The city will invest its share from its Community Development Block Grant funds, which will be used to pay down interest for borrowers, keeping loans at a 5% fixed rate.

The program will be administered by the nonprofit lender Craft3. The aim is to serve small businesses with fewer than 50 employees which have otherwise fallen through the cracks in the assistance provided thus far by the state and federal governments.

“I really appreciate the city digging down and figuring out how to be creative with the limited funds that we have,” said Council President Breean Beggs.

Businesses that receive loans will pay an interest rate of 5% and a loan fee of 2%. When it first announced the program last week, the city said loans would be capped at $25,000; on Monday, that figure was increased to $50,000.

The interest rate will be fixed for the duration of the loan, which will have a term of 48 months. Payments will be fully deferred for the first 3 months, interest-only payments the following three months, and the balance for the final 42 months.

In order to qualify, a business must have been profitable in 2019, have a city of Spokane business license, have been in operation for two or more years and have a credit score of at least 650.

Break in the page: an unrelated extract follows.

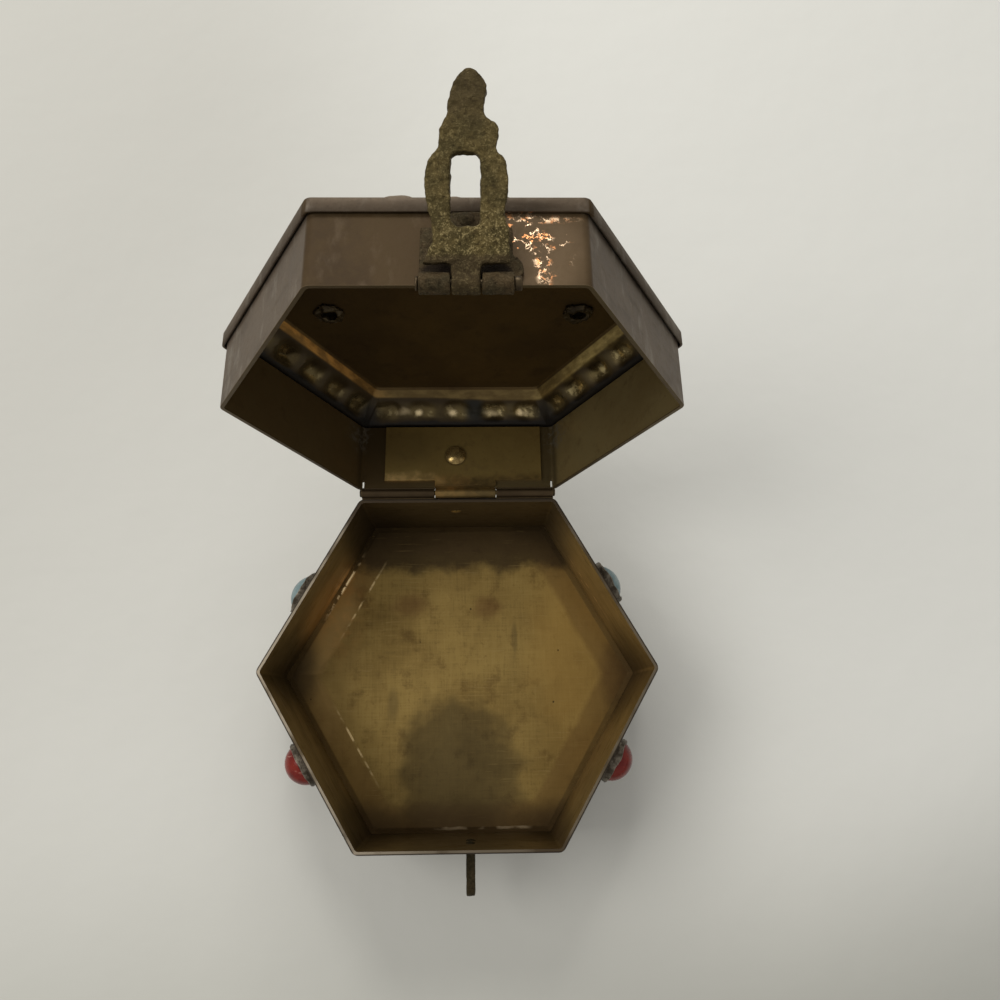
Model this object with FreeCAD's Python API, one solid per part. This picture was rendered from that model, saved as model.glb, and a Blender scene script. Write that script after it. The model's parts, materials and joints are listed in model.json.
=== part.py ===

Prospective applicants must first visit the city’s website or call the city’s financial helpline, at (509) 625-6650, to be screened. Those who do not qualify will be directed toward other forms of assistance, while those who do will move on to fill out an application with Craft3.

Craft3 – which partnered with the city to provide loans to Monroe Street businesses during that street’s renovation in 2018 – will ultimately decide which businesses and nonprofits to lend to.

The city has not set a timeline for the application process, but funds are limited.

On Monday, the council passed a resolution intended to help guide Craft3 in the decision-making process.

“It’s a great program, I’m glad we were able to do something like this,” said Councilman Michael Cathcart.

Though its resolution is nonbinding, the council recommended that Craft3 prioritize businesses and nonprofits that have not already received financial assistance from federal or state sources, those with “smaller gross incomes” and those located in census tracts in which a majority of residents earn less than 80% of Spokane County’s median income.